#### [Collection entries]
........

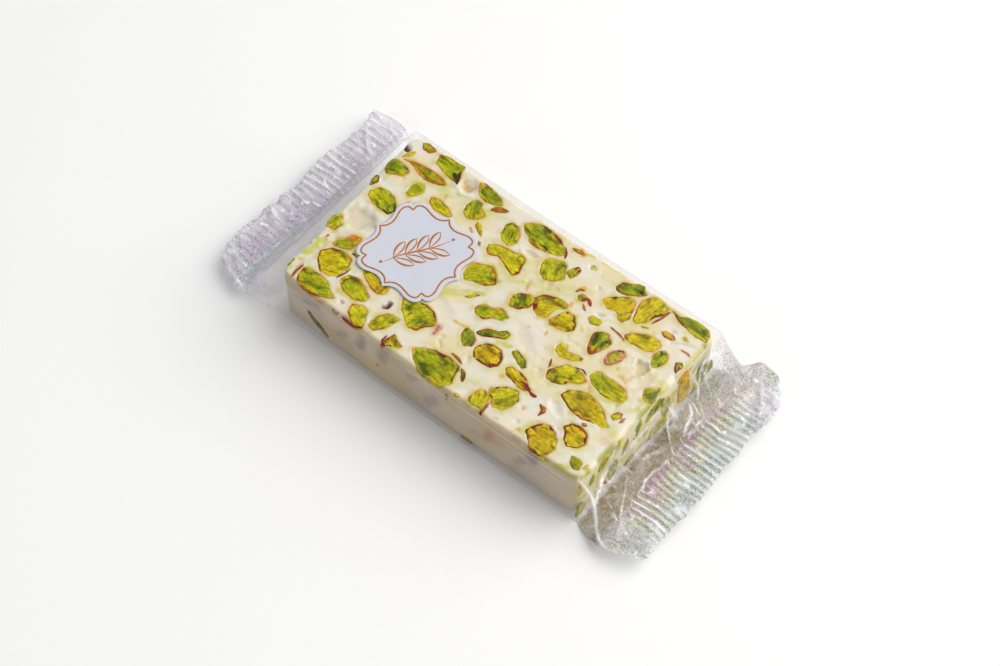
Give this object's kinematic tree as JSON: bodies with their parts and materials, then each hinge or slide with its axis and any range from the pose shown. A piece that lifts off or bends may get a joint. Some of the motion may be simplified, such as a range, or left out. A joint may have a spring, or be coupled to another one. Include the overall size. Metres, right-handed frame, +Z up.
{
  "type": "nougat bar",
  "caption": "Soft white nougat bar studded with cut green pistachio pieces, sealed in a clear crimped flow wrap with a small ornamental paper label on top.",
  "frame": {"origin": "centre of the pack's bounding box on the ground: on the flat underside of the wrap, below the middle of the whole pack from seal to seal", "axes": "+Z up, out of the bar's top face; +X along the bar's long side, towards the end whose cut face shows pistachio; +Y across the bar, towards the long side where the seals stand out further"},
  "size_m": [0.1332, 0.0636, 0.0173],
  "materials": {
    "nougat": "soft matt creamy white with a slight sheen",
    "pistachio_green": "cut nut flesh, fibrous, slightly oily",
    "pistachio_yellow": "cut nut flesh, fibrous, slightly oily",
    "pistachio_dark": "dark green nut skin side, slightly oily",
    "clear_film": "clear glossy film with crimped seals and a faint pearly sheen",
    "paper_label": "smooth white paper with a thin orange line"
  },
  "bodies": {
    "root": {"nougat": "nougat", "wrap": "clear_film", "label": "paper_label", "pistachio_top_01": "pistachio_green", "pistachio_top_02": "pistachio_green", "pistachio_top_03": "pistachio_yellow", "pistachio_top_04": "pistachio_green", "pistachio_top_05": "pistachio_yellow", "pistachio_top_06": "pistachio_green", "pistachio_top_07": "pistachio_green", "pistachio_top_08": "pistachio_green", "pistachio_top_09": "pistachio_green", "pistachio_top_10": "pistachio_green", "pistachio_top_11": "pistachio_dark", "pistachio_top_12": "pistachio_dark", "pistachio_top_13": "pistachio_dark", "pistachio_top_14": "pistachio_yellow", "pistachio_top_15": "pistachio_green", "pistachio_top_16": "pistachio_green", "pistachio_top_17": "pistachio_yellow", "pistachio_top_18": "pistachio_green", "pistachio_top_19": "pistachio_green", "pistachio_top_20": "pistachio_yellow", "pistachio_top_21": "pistachio_yellow", "pistachio_top_22": "pistachio_yellow", "pistachio_top_23": "pistachio_yellow", "pistachio_top_24": "pistachio_green", "pistachio_top_25": "pistachio_green", "pistachio_top_26": "pistachio_green", "pistachio_top_27": "pistachio_dark", "pistachio_top_28": "pistachio_green", "pistachio_top_29": "pistachio_yellow", "pistachio_top_30": "pistachio_green", "pistachio_top_31": "pistachio_green", "pistachio_top_32": "pistachio_green", "pistachio_top_33": "pistachio_green", "pistachio_top_34": "pistachio_green", "pistachio_top_35": "pistachio_green", "pistachio_top_36": "pistachio_green", "pistachio_top_37": "pistachio_green", "pistachio_top_38": "pistachio_yellow", "pistachio_top_39": "pistachio_yellow", "pistachio_top_40": "pistachio_dark", "pistachio_top_41": "pistachio_dark", "pistachio_top_42": "pistachio_yellow", "pistachio_top_43": "pistachio_yellow", "pistachio_top_44": "pistachio_green", "pistachio_top_45": "pistachio_yellow", "pistachio_top_46": "pistachio_green", "pistachio_top_47": "pistachio_dark", "pistachio_top_48": "pistachio_green", "pistachio_top_49": "pistachio_green", "pistachio_top_50": "pistachio_yellow", "pistachio_top_51": "pistachio_green", "pistachio_end_1": "pistachio_yellow", "pistachio_end_2": "pistachio_green", "pistachio_end_3": "pistachio_dark", "pistachio_end_4": "pistachio_dark"}
  },
  "joints": []
}
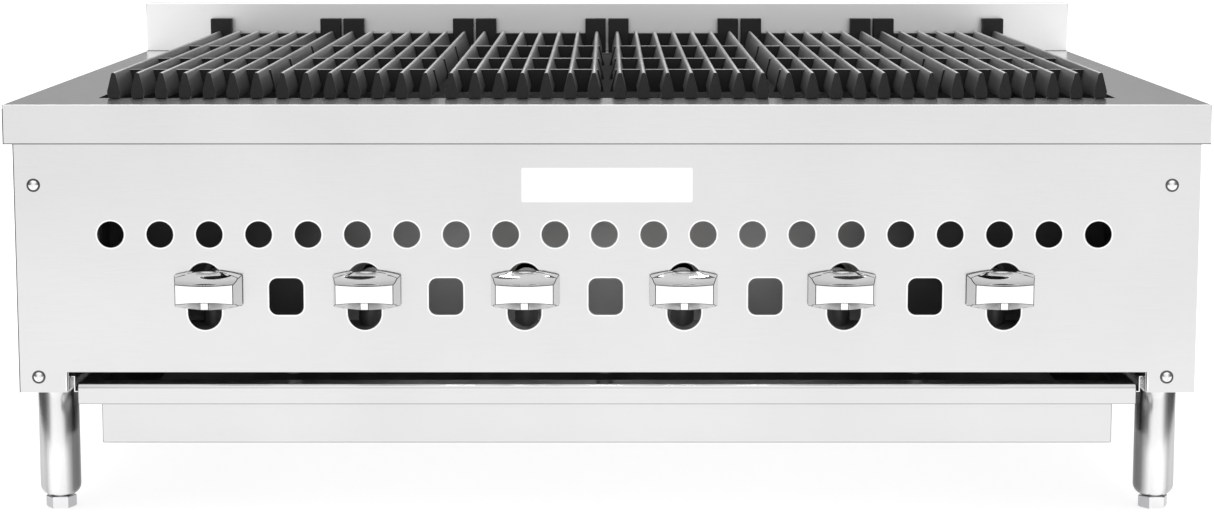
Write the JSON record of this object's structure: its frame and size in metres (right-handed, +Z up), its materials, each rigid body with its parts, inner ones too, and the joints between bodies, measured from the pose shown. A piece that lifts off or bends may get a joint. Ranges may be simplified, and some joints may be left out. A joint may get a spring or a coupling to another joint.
{
  "type": "countertop gas charbroiler",
  "caption": "Low countertop gas charbroiler: cast-iron grates over radiants and tube burners, chrome bar knobs, slide-out drip tray and adjustable feet.",
  "frame": {"origin": "on the floor under the middle of the whole outline, from knob fronts to gas inlet end", "axes": "+X to the operator's right, +Y to the back, +Z up; the knobs face -Y"},
  "size_m": [0.9144, 0.7448, 0.371],
  "materials": {
    "stainless_sheet": "fine horizontal brushed stainless",
    "galvanised_sheet": "dull rolled zinc-coated sheet",
    "aluminised_liner": "matte aluminised steel, heat dulled",
    "burner_steel": "mill finish steel tube",
    "radiant_iron": "raw sand-cast",
    "grate_iron": "smooth cast with dry grey coat",
    "chrome_knob": "bright plated",
    "brass_fitting": "turned",
    "black_pipe": "black pipe",
    "pilot_tube": "soft drawn tube",
    "polished_tube": "bright polished tube",
    "zinc_steel": "bright zinc plate",
    "blank_badge": "plain satin plate"
  },
  "bodies": {
    "chassis": {"top_deck": "stainless_sheet", "backsplash": "stainless_sheet", "front_panel": "stainless_sheet", "side_panel_right": "stainless_sheet", "side_panel_left": "stainless_sheet", "tray_rails": "stainless_sheet", "rear_panel": "galvanised_sheet", "firebox_front_wall": "aluminised_liner", "firebox_rear_wall": "aluminised_liner", "firebox_left_wall": "aluminised_liner", "firebox_right_wall": "aluminised_liner", "burner_1": "burner_steel", "burner_2": "burner_steel", "burner_3": "burner_steel", "burner_4": "burner_steel", "burner_5": "burner_steel", "burner_6": "burner_steel", "air_shutters": "burner_steel", "radiant_1": "radiant_iron", "radiant_2": "radiant_iron", "radiant_3": "radiant_iron", "radiant_4": "radiant_iron", "radiant_5": "radiant_iron", "radiant_6": "radiant_iron", "gas_valves": "brass_fitting", "orifice_hoods": "brass_fitting", "pilot_valves": "brass_fitting", "manifold_pipe": "black_pipe", "gas_inlet_pipe": "black_pipe", "pilot_tubing": "pilot_tube", "pilot_burners": "pilot_tube", "leg_front_left": "polished_tube", "leg_front_right": "polished_tube", "leg_rear_left": "polished_tube", "leg_rear_right": "polished_tube", "panel_screws": "zinc_steel", "badge_plate": "blank_badge"},
    "drip_tray": {"drip_tray": "stainless_sheet"},
    "knob_1": {"knob_1": "chrome_knob", "valve_stem_1": "brass_fitting"},
    "knob_2": {"knob_2": "chrome_knob", "valve_stem_2": "brass_fitting"},
    "knob_3": {"knob_3": "chrome_knob", "valve_stem_3": "brass_fitting"},
    "knob_4": {"knob_4": "chrome_knob", "valve_stem_4": "brass_fitting"},
    "knob_5": {"knob_5": "chrome_knob", "valve_stem_5": "brass_fitting"},
    "knob_6": {"knob_6": "chrome_knob", "valve_stem_6": "brass_fitting"},
    "grate_1": {"grate_1": "grate_iron"},
    "grate_2": {"grate_2": "grate_iron"},
    "grate_3": {"grate_3": "grate_iron"},
    "grate_4": {"grate_4": "grate_iron"},
    "grate_5": {"grate_5": "grate_iron"},
    "grate_6": {"grate_6": "grate_iron"},
    "foot_front_left": {"foot_front_left": "zinc_steel"},
    "foot_front_right": {"foot_front_right": "zinc_steel"},
    "foot_rear_left": {"foot_rear_left": "zinc_steel"},
    "foot_rear_right": {"foot_rear_right": "zinc_steel"}
  },
  "joints": [
    {"name": "drip_tray_slide", "type": "slide", "parent": "chassis", "child": "drip_tray", "axis": [0, -1, 0], "range_m": [0, 0.45]},
    {"name": "knob_1_turn", "type": "hinge", "parent": "chassis", "child": "knob_1", "pos_m": [-0.30425, -0.3614, 0.1818], "axis": [0, -1, 0], "range_deg": [0, 90]},
    {"name": "knob_2_turn", "type": "hinge", "parent": "chassis", "child": "knob_2", "pos_m": [-0.18335, -0.3614, 0.1818], "axis": [0, -1, 0], "range_deg": [0, 90]},
    {"name": "knob_3_turn", "type": "hinge", "parent": "chassis", "child": "knob_3", "pos_m": [-0.06245, -0.3614, 0.1818], "axis": [0, -1, 0], "range_deg": [0, 90]},
    {"name": "knob_4_turn", "type": "hinge", "parent": "chassis", "child": "knob_4", "pos_m": [0.05845, -0.3614, 0.1818], "axis": [0, -1, 0], "range_deg": [0, 90]},
    {"name": "knob_5_turn", "type": "hinge", "parent": "chassis", "child": "knob_5", "pos_m": [0.17935, -0.3614, 0.1818], "axis": [0, -1, 0], "range_deg": [0, 90]},
    {"name": "knob_6_turn", "type": "hinge", "parent": "chassis", "child": "knob_6", "pos_m": [0.30025, -0.3614, 0.1818], "axis": [0, -1, 0], "range_deg": [0, 90]},
    {"name": "grate_1_lift", "type": "slide", "parent": "chassis", "child": "grate_1", "axis": [0, 0, 1], "range_m": [0, 0.12]},
    {"name": "grate_2_lift", "type": "slide", "parent": "chassis", "child": "grate_2", "axis": [0, 0, 1], "range_m": [0, 0.12]},
    {"name": "grate_3_lift", "type": "slide", "parent": "chassis", "child": "grate_3", "axis": [0, 0, 1], "range_m": [0, 0.12]},
    {"name": "grate_4_lift", "type": "slide", "parent": "chassis", "child": "grate_4", "axis": [0, 0, 1], "range_m": [0, 0.12]},
    {"name": "grate_5_lift", "type": "slide", "parent": "chassis", "child": "grate_5", "axis": [0, 0, 1], "range_m": [0, 0.12]},
    {"name": "grate_6_lift", "type": "slide", "parent": "chassis", "child": "grate_6", "axis": [0, 0, 1], "range_m": [0, 0.12]},
    {"name": "foot_front_left_screw", "type": "slide", "parent": "chassis", "child": "foot_front_left", "axis": [0, 0, -1], "range_m": [0, 0.025]},
    {"name": "foot_front_right_screw", "type": "slide", "parent": "chassis", "child": "foot_front_right", "axis": [0, 0, -1], "range_m": [0, 0.025]},
    {"name": "foot_rear_left_screw", "type": "slide", "parent": "chassis", "child": "foot_rear_left", "axis": [0, 0, -1], "range_m": [0, 0.025]},
    {"name": "foot_rear_right_screw", "type": "slide", "parent": "chassis", "child": "foot_rear_right", "axis": [0, 0, -1], "range_m": [0, 0.025]}
  ]
}
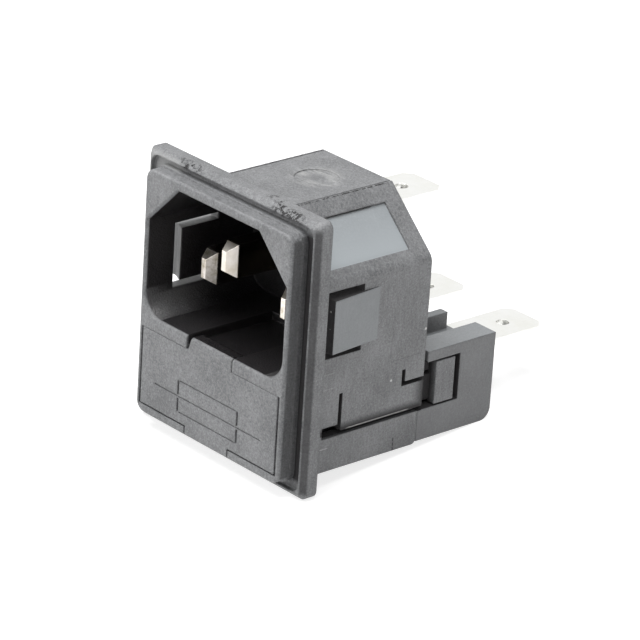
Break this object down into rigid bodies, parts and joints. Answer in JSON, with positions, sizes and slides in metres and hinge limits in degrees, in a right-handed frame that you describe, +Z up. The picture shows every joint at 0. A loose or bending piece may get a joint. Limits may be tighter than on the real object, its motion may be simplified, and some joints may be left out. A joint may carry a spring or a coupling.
{
  "type": "c14 panel inlet socket",
  "caption": "Snap-in panel inlet for an appliance cord, with a keyed connector cavity, a pull-out fuse drawer and quick-connect tabs.",
  "frame": {"origin": "centre of the flange's rear face, the plane that seats on the panel", "axes": "+X to the right seen from the front, +Y to the rear through the panel, +Z up"},
  "size_m": [0.03, 0.0439, 0.0336],
  "materials": {
    "housing_plastic": "fine spark-textured dark grey moulding",
    "carrier_plastic": "fine spark-textured dark grey moulding",
    "drawer_plastic": "fine spark-textured dark grey moulding",
    "pin_metal": "nickel plated, satin",
    "tab_metal": "tin plated, bright",
    "contact_metal": "tin plated, satin",
    "fuse_cap_metal": "nickel plated, bright",
    "fuse_wire_metal": "tinned wire",
    "fuse_glass": "clear tube"
  },
  "bodies": {
    "inlet": {"housing": "housing_plastic", "contact_carrier": "carrier_plastic", "earth_pin": "pin_metal", "earth_tab": "tab_metal", "neutral_pin": "pin_metal", "neutral_front_contact": "contact_metal", "neutral_tab": "tab_metal", "neutral_rear_spring": "contact_metal", "line_pin": "pin_metal", "line_front_contact": "contact_metal", "line_tab": "tab_metal", "line_rear_spring": "contact_metal"},
    "drawer": {"fuse_drawer": "drawer_plastic", "neutral_fuse_glass": "fuse_glass", "neutral_fuse_front_cap": "fuse_cap_metal", "neutral_fuse_rear_cap": "fuse_cap_metal", "neutral_fuse_wire": "fuse_wire_metal", "line_fuse_glass": "fuse_glass", "line_fuse_front_cap": "fuse_cap_metal", "line_fuse_rear_cap": "fuse_cap_metal", "line_fuse_wire": "fuse_wire_metal"}
  },
  "joints": [
    {"name": "drawer_slide", "type": "slide", "parent": "inlet", "child": "drawer", "axis": [0, -1, 0], "range_m": [0, 0.0265]}
  ]
}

........

#### [TASK GOAL]
Copy out the lines that hold "lifts".

#### [SOLUTION TO THIS TASK]
Give this object's kinematic tree as JSON: bodies with their parts and materials, then each hinge or slide with its axis and any range from the pose shown. A piece that lifts off or bends may get a joint. Some of the motion may be simplified, such as a range, or left out. A joint may have a spring, or be coupled to another one. Include the overall size. Metres, right-handed frame, +Z up.
Write the JSON record of this object's structure: its frame and size in metres (right-handed, +Z up), its materials, each rigid body with its parts, inner ones too, and the joints between bodies, measured from the pose shown. A piece that lifts off or bends may get a joint. Ranges may be simplified, and some joints may be left out. A joint may get a spring or a coupling to another joint.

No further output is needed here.